[Entries taken from a collection]
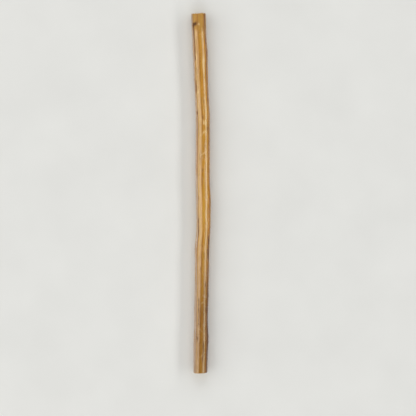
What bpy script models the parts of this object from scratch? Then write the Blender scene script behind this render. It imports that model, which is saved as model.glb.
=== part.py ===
"""A miswak stick: one cut length of root with its bark on, lying on its side.

The stick runs along Y and rests on Z = 0, with the middle of its box over the origin.
Lengths below are in millimetres. Angles go round the stick in degrees, from its top towards +X.
"""

import math

import bmesh
import bpy

MM = 0.001

# Driving dimensions
LENGTH = 180.0
DIAMETER = 7.0
RIM_ROUND = 0.3

# Fineness of the solid
SIDES = 40
RINGS = 104

# Sideways place of the middle line, as (distance along the stick, offset towards +X)
BOW = (
    (-90, -0.1), (-68, 0.2), (-46, 0.5), (-28, 0.75), (-19, 1.15), (-8, 1.2), (8, 0.9),
    (26, 0.95), (38, 0.9), (48, 0.45), (67, -0.3), (83, -1.0), (90, -1.3),
)

# Thickness, as (distance along the stick, share of the diameter)
GIRTH = (
    (-90, 1.0), (-73, 1.04), (-64, 0.96), (-46, 1.0), (-29, 1.01), (-19, 0.95), (-12, 1.0),
    (-3, 1.02), (8, 1.02), (26, 1.0), (38, 0.98), (57, 0.97), (67, 1.0), (78, 0.99), (90, 1.01),
)

# Long flutes, as (number round the stick, depth, turns along its length, angle of the first)
FLUTES = ((2, 0.07, 0.10, 35), (3, 0.06, -0.16, 100), (5, 0.08, 0.14, 8), (7, 0.05, -0.12, 60))

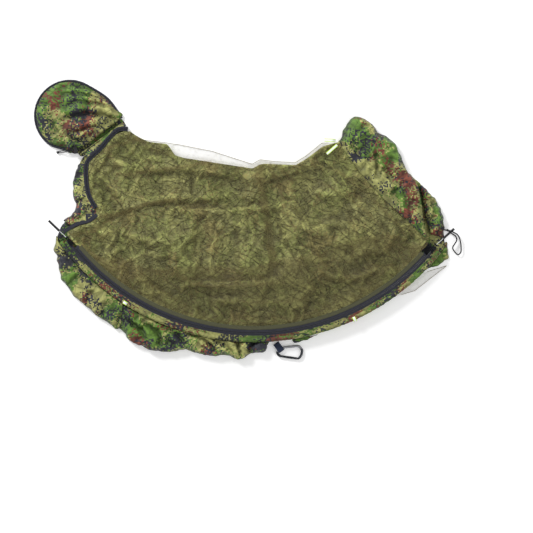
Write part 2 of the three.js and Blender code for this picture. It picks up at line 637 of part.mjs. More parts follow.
add("carabiner_body", carabinerBody(), MATERIAL.aluminium, carabinerFrame);
add("carabiner_gate", carabinerGate(), MATERIAL.aluminium, gateFrame);
add("gate_pin", barZ(PIN_RADIUS, 2 * GATE_BAR - 0.2), MATERIAL.steel, gateFrame);

// ---------------------------------------------------------------- cord loop at the foot
const FOOT_LOOP = [
  [606, 20], [618, 11.5], [632, 4], [640, -12], [643, -34], [642, -50], [634, -58], [624, -50],
  [617, -36], [623, -25], [629.5, -13], [626, 0], [617, 6], [606, 14.5],
];
const footLoop = curveThrough(FOOT_LOOP, FOOT_CORD_Z);
add("foot_cord_loop", sweep(footLoop, ringShape(FOOT_CORD_RADIUS, 6), 40), MATERIAL.blackCord);
add("foot_cord_knot", knot(4.4, [600.5, 18, FOOT_CORD_Z]), MATERIAL.blackCord);

export default sack;
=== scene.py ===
"""Looks of a camouflage bivy sack with a zipped insect net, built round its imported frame.

Metres, +Z up, the frame's own axes. Outlines and places come from the frame's nodes and joints; lengths
that only the cloth needs are written in millimetres and pass through mm().
"""

import json
import math

import bmesh
import bpy
import numpy as np
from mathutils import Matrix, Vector
from mathutils.geometry import delaunay_2d_cdt


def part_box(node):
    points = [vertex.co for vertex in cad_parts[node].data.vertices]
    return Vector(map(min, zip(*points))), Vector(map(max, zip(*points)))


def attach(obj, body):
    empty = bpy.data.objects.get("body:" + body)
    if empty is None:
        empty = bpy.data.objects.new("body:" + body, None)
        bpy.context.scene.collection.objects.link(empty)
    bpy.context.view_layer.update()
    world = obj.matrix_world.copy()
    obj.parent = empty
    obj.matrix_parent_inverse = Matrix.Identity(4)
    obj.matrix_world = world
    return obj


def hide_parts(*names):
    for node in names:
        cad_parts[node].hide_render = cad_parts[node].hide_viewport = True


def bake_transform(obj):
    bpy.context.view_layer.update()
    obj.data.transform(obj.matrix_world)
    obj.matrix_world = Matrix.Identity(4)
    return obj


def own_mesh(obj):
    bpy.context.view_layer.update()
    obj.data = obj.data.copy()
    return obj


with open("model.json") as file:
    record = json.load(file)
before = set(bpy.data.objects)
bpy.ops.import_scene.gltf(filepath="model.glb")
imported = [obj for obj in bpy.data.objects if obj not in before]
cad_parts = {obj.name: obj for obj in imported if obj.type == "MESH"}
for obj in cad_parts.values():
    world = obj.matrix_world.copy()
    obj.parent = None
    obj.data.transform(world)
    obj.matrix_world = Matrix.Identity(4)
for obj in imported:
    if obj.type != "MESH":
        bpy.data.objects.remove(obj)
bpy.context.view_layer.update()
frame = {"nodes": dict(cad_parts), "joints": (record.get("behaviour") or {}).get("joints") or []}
JOINTS = {joint["name"]: joint for joint in frame["joints"]}
MM = 0.001


def mm(values):
    return np.array(values, float) * MM


# ---------------------------------------------------------------- places read from the frame
def joint_place(name):
    return np.array(JOINTS[name]["pos_m"], float)


ARC_CENTRE = joint_place("slider_left_travel")[:2]
FOLD_Y = joint_place("net_door_fold")[1]
ZIP_Z = joint_place("net_door_fold")[2]
ZIP_RADIUS = float(np.hypot(*(joint_place("pull_left_flip")[:2] - ARC_CENTRE)))
SLEEVE_LOW, SLEEVE_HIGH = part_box("hoop_sleeve")
SLEEVE_RADIUS = (SLEEVE_HIGH.z - SLEEVE_LOW.z) / 2
SLEEVE_LINE = ARC_CENTRE[1] - SLEEVE_LOW.y - SLEEVE_RADIUS
GROUND_GAP = 0.0004
SHEET_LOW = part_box("inner_lining")[0].z


def weld(node):
    """A CAD node's welded corner points and its faces."""
    mesh = frame["nodes"][node].data
    co = np.array([v.co for v in mesh.vertices])
    _, first, back = np.unique(np.round(co, 6), axis=0, return_index=True, return_inverse=True)
    back = back.reshape(-1)
    faces = [[int(back[i]) for i in face.vertices] for face in mesh.polygons]
    return co[first], faces


def outline_of(node):
    """The plan outline of a flat CAD layer, anticlockwise, in metres."""
    points, faces = weld(node)
    low = points[:, 2].min()
    bottom = [f for f in faces if all(points[i][2] < low + 1e-5 for i in f)]
    edges = {(a, b) for f in bottom for a, b in zip(f, f[1:] + f[:1])}
    following = {a: b for a, b in edges if (b, a) not in edges}
    start = next(iter(sorted(following)))
    loop = [start]
    while following[loop[-1]] != start:
        loop.append(following[loop[-1]])
    outline = points[loop][:, :2]
    return outline if signed_area(outline) > 0 else outline[::-1]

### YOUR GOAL
Gather from the records above every line containing the string "Blender".

### WRITTEN RESPONSE
What bpy script models the parts of this object from scratch? Then write the Blender scene script behind this render. It imports that model, which is saved as model.glb.
Write part 2 of the three.js and Blender code for this picture. It picks up at line 637 of part.mjs. More parts follow.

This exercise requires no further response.